Ted:
The document currently says:
Downward normative references to Informational documents continue to
be allowed using the procedure specified in RFC 3967 [2].
Downward normative references to Historic documents, Experimental
documents, and Internet-Draft documents continue to be prohibited.
I believe these two statements are in conflict and the conflict must be resolved. My reading of 3967 is that if the community has approved the use of an Experimental document or internet-draft as a downref in a specific last call, that downref is permitted and may even become institutionalized (see the text on an AD waiving further last calls). One of the reasons given in RFC 3967 is:
o A migration or co-existence document may need to define a standards track mechanism for migration from, and/or co-existence with, an historic protocol, a proprietary protocol, or possibly a non-standards track protocol.
Unless a downref is permitted here, in other words, no coexistence or migration mechanism can ever advance to Internet Standard. This seems to me contrary to the aim of the document. I recommend that the Last Call for advancement re-iterate any downrefs as a specific part of the call and that these calls be lengthened to 4 weeks. This seems to me to follow the current BCPs best, but other resolutions are, of course, possible.
Good catch. I think we should revise this to allow normative references to Informational, Experimental, and Historic RFCs using the procedures in RFC 3967.

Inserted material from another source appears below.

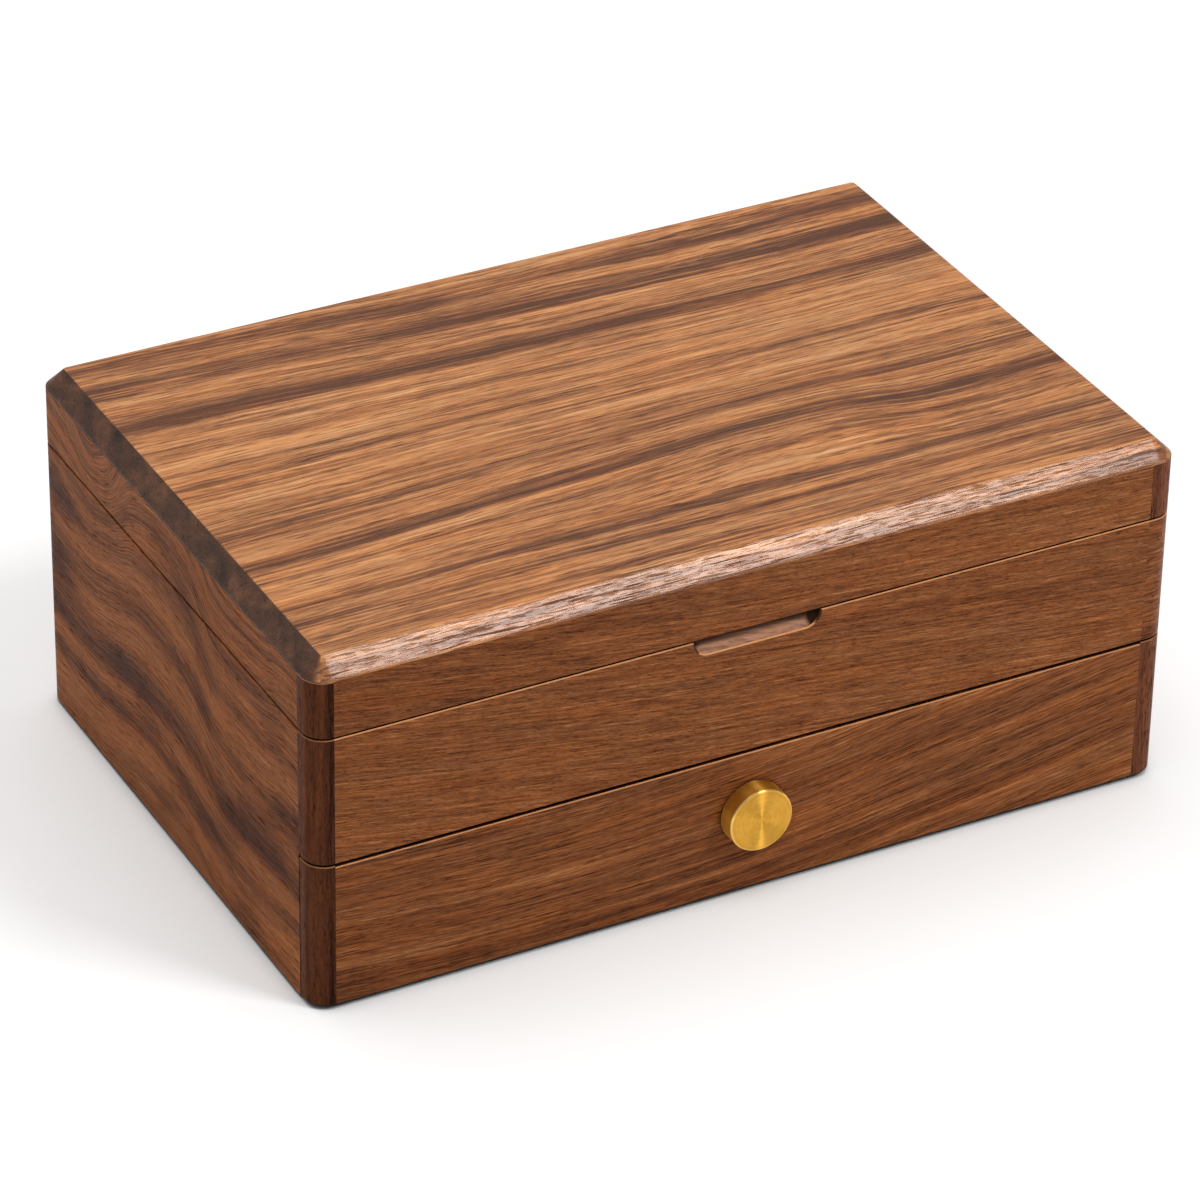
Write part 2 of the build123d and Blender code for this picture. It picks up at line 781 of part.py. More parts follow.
lining(
    "drawer_lining",
    drawer_inner_x - lining_gap,
    (drawer_front_y + lining_gap, drawer_back_y - lining_gap),
    bottom_top,
    lining_thickness,
)
long_divider_y = (drawer_front_y + drawer_back_y) / 2 + long_divider_offset
drawer_cross_x = (drawer_middle_bay + divider_thickness) / 2
divider(
    "drawer_long_divider", Plane.XZ.offset(-long_divider_y),
    (-drawer_inner_x + lap_gap, drawer_inner_x - lap_gap), drawer_floor, drawer_divider_height,
    laps=(-drawer_cross_x, drawer_cross_x),
)
for word, x_side in SIDES.items():
    divider(
        f"drawer_{word}_divider", Plane.YZ.offset(x_side * drawer_cross_x),
        (drawer_front_y + lap_gap, drawer_back_y - lap_gap), drawer_floor, drawer_divider_height,
        laps=(long_divider_y,), lap_at_top=False,
    )

# Drawer: turned brass knob and the machine screw that holds it from inside
knob_plane = Plane((0, -half_depth, knob_level), x_dir=(0, -1, 0), z_dir=(-1, 0, 0))
knob_axis = Axis(knob_plane.origin, knob_plane.x_dir)
with BuildPart() as knob:
    with BuildSketch(knob_plane):
        with BuildLine():
            Polyline(
                (0, knob_screw_radius + knob_hole_clear),
                (0, knob_radius - knob_back_ease),
                (knob_back_ease, knob_radius),
                (knob_length - knob_rim, knob_radius),
                (knob_length, knob_radius - knob_rim),
                (knob_length, 0),
                (knob_screw_reach + knob_hole_end, 0),
                (knob_screw_reach + knob_hole_end, knob_screw_radius + knob_hole_clear),
                close=True,
            )
        make_face()
    revolve(axis=knob_axis)
save(knob, "knob")

with BuildPart() as knob_screw:
    with BuildSketch(knob_plane):
        with BuildLine():
            Polyline(
                (knob_screw_reach, 0),
                (knob_screw_reach, knob_screw_radius),
                (-front_depth, knob_screw_radius),
                (-front_depth, knob_head_radius),
                (-front_depth - knob_head_height + knob_head_round, knob_head_radius),
                (-front_depth - knob_head_height, knob_head_radius - knob_head_round),
                (-front_depth - knob_head_height, 0),
                close=True,
            )
        make_face()
    revolve(axis=knob_axis)
    head_face = drawer_front_y + knob_head_height
    block(
        (-knob_head_radius, knob_head_radius),
        (head_face - knob_slot_depth, head_face),
        (knob_level - knob_slot_width / 2, knob_level + knob_slot_width / 2),
        mode=Mode.SUBTRACT,
    )
save(knob_screw, "knob_screw")
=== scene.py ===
"""Looks of the walnut jewelry box on its fixed frame: woods, brass, suede, felt, light and camera."""
import math

import bmesh
import bpy
from mathutils import Matrix, Vector


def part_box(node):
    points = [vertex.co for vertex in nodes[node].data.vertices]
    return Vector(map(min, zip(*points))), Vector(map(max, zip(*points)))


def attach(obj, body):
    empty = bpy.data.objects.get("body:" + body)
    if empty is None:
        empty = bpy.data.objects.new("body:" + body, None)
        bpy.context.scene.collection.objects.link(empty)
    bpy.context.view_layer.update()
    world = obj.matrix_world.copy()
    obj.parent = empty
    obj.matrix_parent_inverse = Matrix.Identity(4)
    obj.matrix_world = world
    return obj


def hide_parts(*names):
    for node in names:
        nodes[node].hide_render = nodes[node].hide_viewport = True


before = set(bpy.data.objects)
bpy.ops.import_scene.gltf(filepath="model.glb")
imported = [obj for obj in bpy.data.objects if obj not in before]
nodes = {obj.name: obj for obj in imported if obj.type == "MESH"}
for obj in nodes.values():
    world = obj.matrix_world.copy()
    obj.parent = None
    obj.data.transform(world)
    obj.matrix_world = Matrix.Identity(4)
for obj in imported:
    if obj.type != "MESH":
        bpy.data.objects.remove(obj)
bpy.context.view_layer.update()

MM = 0.001
CAMERA_AIM = Vector((0.0, 0.0, 0.055))
WHITE = (1.0, 1.0, 1.0, 1.0)


def tone(red, green, blue):
    """Colour given as it shows on a screen, 0 to 255, in the linear values that shaders take."""
    def linear(value):
        share = value / 255
        return share / 12.92 if share <= 0.04045 else ((share + 0.055) / 1.055) ** 2.4
    return (linear(red), linear(green), linear(blue), 1.0)


# Painted shade in seams between pieces: colour that falls to near black where little light gets in
SEAM_SHADE_TONE = tone(12, 8, 6)
SEAM_REACH = 3.0 * MM     # about the widest seam that goes dark
SEAM_OPENNESS = (0.36, 0.66)
SEAM_SHARE = 0.95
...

I strongly object to this text in Section 5:
2) At any time after two years from the approval of this document as
a BCP, the IESG may choose to reclassify any Draft Standard
document as Proposed Standard.
Section 1 already provides a method for any interested party to request that a document advance from Draft to Internet Standard. Creating another, less stringent method to be employed only after 2 years is, at best, odd. At worst, it seems like a signal that the IESG desires to do a mass update in the future, but does not wish to deal with the political fall-out of saying so at the same time as the publication of the document. I draw this inference from the fact that the current section 2 does not require any IETF-wide Last Call. If this is meant to say that after 2 years, any IESG member may put forward a Last Call for any document to be advanced, then I believe that the IESG member is simply taking the role of community member set forward in Section 1, and no further section is needed. IESG review, Last Call, and approval would still go forward according section 1.

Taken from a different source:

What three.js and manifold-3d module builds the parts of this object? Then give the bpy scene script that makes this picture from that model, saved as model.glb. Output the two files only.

In case this is not clear, I do not think a mass update is valuable or desirable. Many of the critical RFCs are pre-Track and no one much seems to mind. At most, I think saying that Internet Standards are permitted to reference Draft Standards is needed. (This can be inferred now from the fact that Proposed Standards may be referenced, but it wouldn't hurt to update that in section 4).
I also strongly believe that this proposal will not have the intended effect without concerted efforts by the IESG and WG Chairs to adhere to the new "Proposed Standard" vision. As a new WG Chair, I plan to push that vision for my own group, and I hope that the IESG will support that effort as this document intends.

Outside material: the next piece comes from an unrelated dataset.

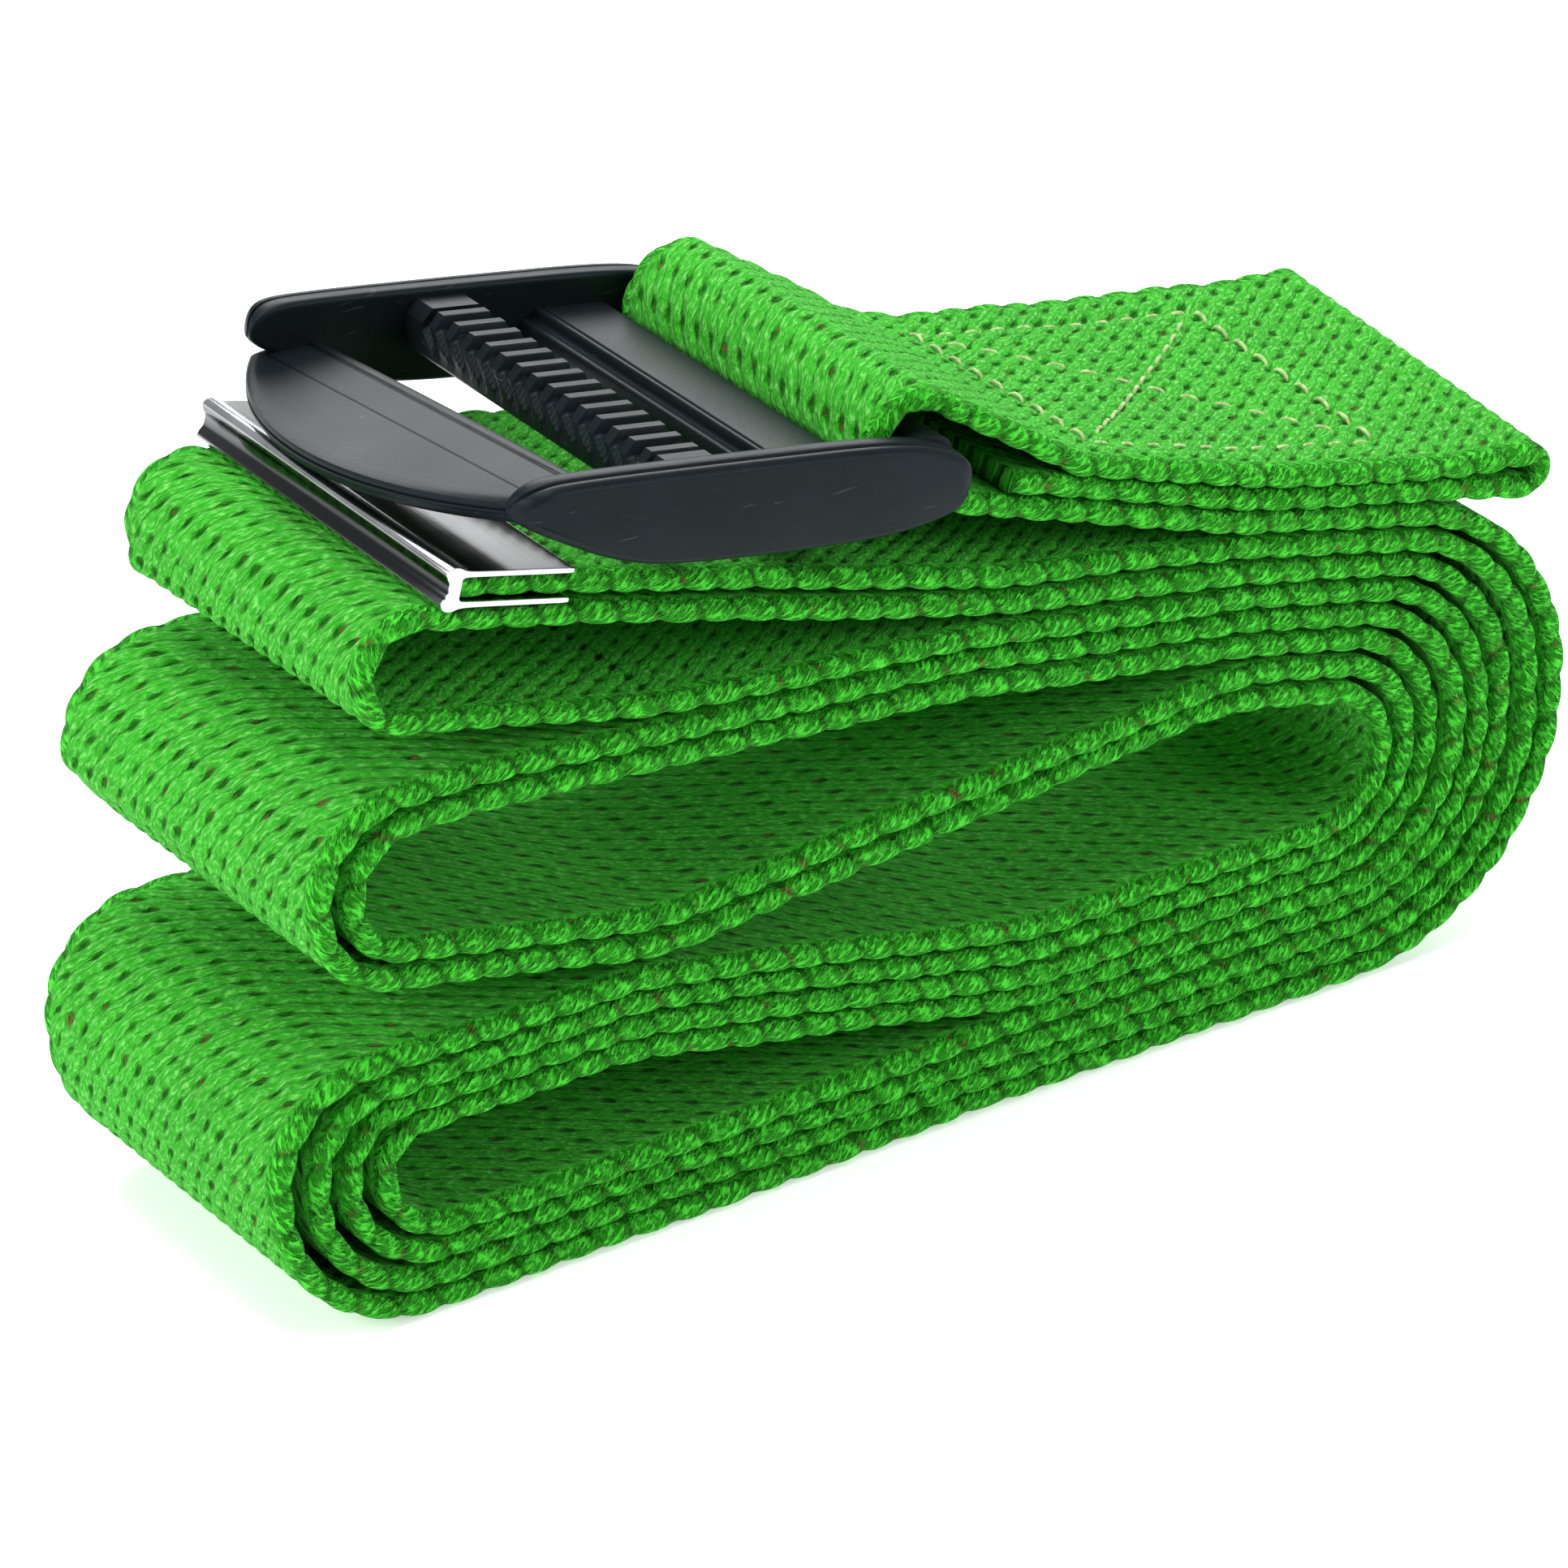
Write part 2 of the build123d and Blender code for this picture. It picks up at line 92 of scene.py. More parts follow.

I am lost here. Based on a previous version of the Internet-Draft, the question was raised by Brian Carpenter about documents that were stuck in a state Draft Standard after that label is abandoned. There was discussion on the list, and some people felt that it was neither confusing nor harmful, while others thought that it would lead to confusion. This proposal is intended to let the IESG decide, If it is not considered a problem, they can do nothing. If it is considered a problem, they can move the Draft Standard DOWN to Proposed Standard. Your use of "be advanced" makes me wonder if you got a different interpretation.